[Begin DATA EXTRACT]

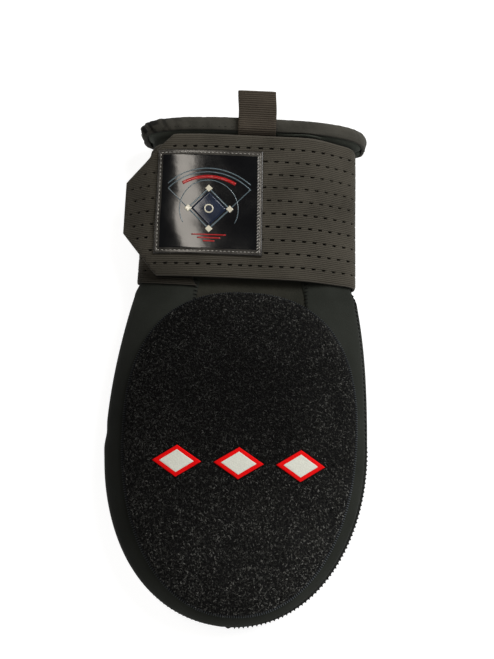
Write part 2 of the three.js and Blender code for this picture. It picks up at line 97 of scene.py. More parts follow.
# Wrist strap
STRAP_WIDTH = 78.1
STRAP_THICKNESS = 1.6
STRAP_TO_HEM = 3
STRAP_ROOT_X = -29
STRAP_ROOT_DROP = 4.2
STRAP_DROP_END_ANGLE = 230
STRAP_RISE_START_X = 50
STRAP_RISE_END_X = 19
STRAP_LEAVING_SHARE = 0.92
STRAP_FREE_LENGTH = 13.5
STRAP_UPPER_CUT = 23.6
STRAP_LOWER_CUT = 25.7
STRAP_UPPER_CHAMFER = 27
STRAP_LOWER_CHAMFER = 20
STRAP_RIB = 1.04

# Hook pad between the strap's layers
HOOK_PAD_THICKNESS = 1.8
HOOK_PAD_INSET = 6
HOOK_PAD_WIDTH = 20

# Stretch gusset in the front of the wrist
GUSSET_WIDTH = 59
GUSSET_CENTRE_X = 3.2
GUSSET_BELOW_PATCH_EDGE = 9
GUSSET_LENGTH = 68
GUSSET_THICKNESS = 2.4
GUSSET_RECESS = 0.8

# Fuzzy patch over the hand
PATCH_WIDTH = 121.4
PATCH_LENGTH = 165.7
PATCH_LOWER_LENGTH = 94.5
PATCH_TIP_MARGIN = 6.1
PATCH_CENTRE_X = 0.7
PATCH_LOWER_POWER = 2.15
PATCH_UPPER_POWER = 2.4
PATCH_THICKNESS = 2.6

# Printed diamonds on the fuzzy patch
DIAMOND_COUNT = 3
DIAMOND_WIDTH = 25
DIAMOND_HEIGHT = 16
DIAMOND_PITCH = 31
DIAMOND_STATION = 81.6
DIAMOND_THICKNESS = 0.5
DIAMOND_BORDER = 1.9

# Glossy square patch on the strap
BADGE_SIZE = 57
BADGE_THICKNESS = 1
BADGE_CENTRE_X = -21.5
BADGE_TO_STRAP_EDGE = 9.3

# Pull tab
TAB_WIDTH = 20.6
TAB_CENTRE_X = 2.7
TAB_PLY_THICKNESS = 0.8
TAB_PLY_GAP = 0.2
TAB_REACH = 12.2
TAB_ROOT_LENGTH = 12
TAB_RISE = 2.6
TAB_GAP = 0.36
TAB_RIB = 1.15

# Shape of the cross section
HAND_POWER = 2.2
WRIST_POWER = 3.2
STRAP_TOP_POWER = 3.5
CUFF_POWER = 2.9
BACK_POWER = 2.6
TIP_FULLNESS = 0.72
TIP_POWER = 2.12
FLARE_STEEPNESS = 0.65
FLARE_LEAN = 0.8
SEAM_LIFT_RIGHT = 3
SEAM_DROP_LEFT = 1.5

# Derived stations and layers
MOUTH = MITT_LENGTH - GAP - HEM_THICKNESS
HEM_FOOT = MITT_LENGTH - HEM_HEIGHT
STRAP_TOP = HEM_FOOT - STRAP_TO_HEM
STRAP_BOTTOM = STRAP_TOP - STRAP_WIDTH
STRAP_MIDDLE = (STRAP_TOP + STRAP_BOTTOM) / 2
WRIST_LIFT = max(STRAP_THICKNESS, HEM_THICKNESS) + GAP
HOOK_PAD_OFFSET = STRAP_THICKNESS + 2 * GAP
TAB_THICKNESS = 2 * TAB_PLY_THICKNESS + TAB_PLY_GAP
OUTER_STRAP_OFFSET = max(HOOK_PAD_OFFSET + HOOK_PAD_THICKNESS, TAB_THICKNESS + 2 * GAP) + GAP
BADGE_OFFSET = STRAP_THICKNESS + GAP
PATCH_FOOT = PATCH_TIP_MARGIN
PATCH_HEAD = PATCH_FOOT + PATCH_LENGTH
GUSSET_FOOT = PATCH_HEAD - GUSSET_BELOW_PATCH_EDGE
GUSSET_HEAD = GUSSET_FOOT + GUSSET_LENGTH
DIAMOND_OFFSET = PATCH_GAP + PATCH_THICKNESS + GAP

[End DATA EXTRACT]

REQUEST: Your task is to quote the lines above, beginning with the first and ending with the one that holds "DIAMOND_BORDER = 1.9".

ANSWER IN FULL:
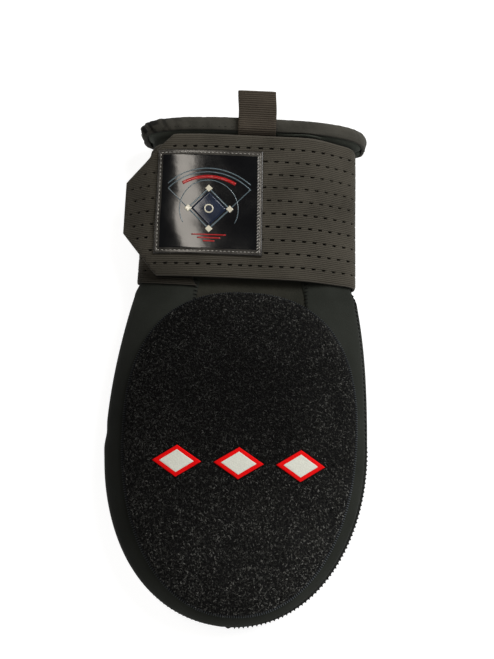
Write part 2 of the three.js and Blender code for this picture. It picks up at line 97 of scene.py. More parts follow.
# Wrist strap
STRAP_WIDTH = 78.1
STRAP_THICKNESS = 1.6
STRAP_TO_HEM = 3
STRAP_ROOT_X = -29
STRAP_ROOT_DROP = 4.2
STRAP_DROP_END_ANGLE = 230
STRAP_RISE_START_X = 50
STRAP_RISE_END_X = 19
STRAP_LEAVING_SHARE = 0.92
STRAP_FREE_LENGTH = 13.5
STRAP_UPPER_CUT = 23.6
STRAP_LOWER_CUT = 25.7
STRAP_UPPER_CHAMFER = 27
STRAP_LOWER_CHAMFER = 20
STRAP_RIB = 1.04

# Hook pad between the strap's layers
HOOK_PAD_THICKNESS = 1.8
HOOK_PAD_INSET = 6
HOOK_PAD_WIDTH = 20

# Stretch gusset in the front of the wrist
GUSSET_WIDTH = 59
GUSSET_CENTRE_X = 3.2
GUSSET_BELOW_PATCH_EDGE = 9
GUSSET_LENGTH = 68
GUSSET_THICKNESS = 2.4
GUSSET_RECESS = 0.8

# Fuzzy patch over the hand
PATCH_WIDTH = 121.4
PATCH_LENGTH = 165.7
PATCH_LOWER_LENGTH = 94.5
PATCH_TIP_MARGIN = 6.1
PATCH_CENTRE_X = 0.7
PATCH_LOWER_POWER = 2.15
PATCH_UPPER_POWER = 2.4
PATCH_THICKNESS = 2.6

# Printed diamonds on the fuzzy patch
DIAMOND_COUNT = 3
DIAMOND_WIDTH = 25
DIAMOND_HEIGHT = 16
DIAMOND_PITCH = 31
DIAMOND_STATION = 81.6
DIAMOND_THICKNESS = 0.5
DIAMOND_BORDER = 1.9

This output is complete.